The Campus Matters Questions are the first integrated question on the test. The candidate reads a short text and hears a conversation between two people, about a non-academic matter. The conversation could be about the campus library, cafeteria or even housing! The candidate must summarize both the reading and the students’ opinions on it.

PREP.TS5-Academic-and-Reading-Lecture-Questions

In Academic and Reading Lecture Questions, the candidate must look for relationships between ideas expressed in a written text and a listening passage. We introduce a template and strategy for undertaking these questions.

PREP.TS6-Campus-Conversation-Questions

TOEFL tests your ability to understand language related to life on campus. There is a specific focus on issues that affect academic performance. We explore this question type in detail and provide your students with a template.

TOEFL Speaking TOEFL Speaking

PREP.TS7-Academic-Summary-Questions

In Academic Summary Questions, students answer questions based on a recorded excerpt of a sample lecture. These questions invariably touch on specific subject matters but the focus is on identifying the relationships between main ideas and the supporting details.

Some parting words

All lessons in this category have sound recordings, so make sure you and your student are set up accordingly with headphones!

Finally, for the first time, Off2Class has incorporated recording functionality into Homework Activities. Students can now send you recordings of their responses to the sample TOEFL questions. We think this addition will keep students motivated as they head toward their TOEFL test date.

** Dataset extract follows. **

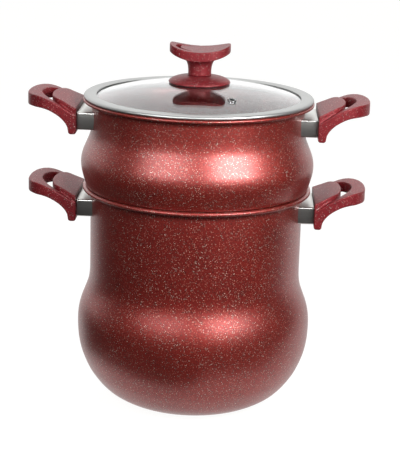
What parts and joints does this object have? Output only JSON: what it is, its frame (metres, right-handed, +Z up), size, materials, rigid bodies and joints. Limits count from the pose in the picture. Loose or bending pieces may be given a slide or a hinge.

We hope you enjoy our TOEFL Speaking series and look forward to sharing our next three TOEFL categories in the upcoming weeks. Let us know what you think below!

6 Comments

  • Nydia Garcia says:

    August 15, 2017 at 12:54 pm

    Hi! 1-How long does the TOEFL course is? I mean in how many classes does the teacher-student cover the TOEFL content?
    2- How many excersices or examples does the TOEFL platform has for each section?
    Thanks

    • James Heywood (Off2Class) says:

      August 15, 2017 at 6:22 pm

      Hi Nydia,
      That’s a challenging question to answer because there are so many variables.
      The best I can offer is this. If the student possesses at least at a strong B2 or C1 CEFR proficiency level, and has not taken the test previously, then I estimate 35 one-hour lessons to cover the format, structure and questions types of all skills in the test – Reading, Speaking, Writing and Reading. This figure does not account for lessons that may be required for General English grammar and vocabulary that might require further teaching. With most TOEFL students, there will be at least one area of weakness, such a phrasal verbs, transition and linking words, passive structures, etc., that would add the the 35 hours mentioned.
      Regards,
      James

  • PETER REID says:

    August 15, 2017 at 5:47 pm

    Hello James, unfortunately, I missed the webinar as I had to work so I am watching this as an after the fact webinar.
    I am just going to make a comment that the sound is really bad, there is a lot of echo which makes it really difficult to understand what you are saying, also it makes it hard to want to keep on listening.

    • James Heywood (Off2Class) says:

      August 15, 2017 at 6:27 pm

      Hi Peter,
      Thanks for your comment.
      Unfortunately my state-of-the-art microphone had a hiccup before the webinar so I had to use the laptop’s built-in microphone. The sound quality is the best I could make it – the following webinars will undoubtedly have a clearer audio track.
      Regards,
      James

  • Roy says:

    August 15, 2017 at 10:45 pm

    Hey James,
    I was perplexed and really couldn’t understand why your audio sounded so painful as it did. I was wondering if the audio just didn’t record well during your session. So, I was just going to suggest that perhaps you may want to record your audio on a seperate track and then try syncing it up. At least, it’s a good lesson for people teaching online that it’s important to purchase a good quality microphone so that you sound pleasent.
    Thanks for the session!

    • James Heywood (Off2Class) says:

      August 16, 2017 at 12:36 pm

      Hi Roy,
      Thanks for stopping by.
      This morning I reviewed my edited files and realized that I had created the echo and reverb effect inadvertently. The webinar has been reloaded and the audio track is now satisfactory.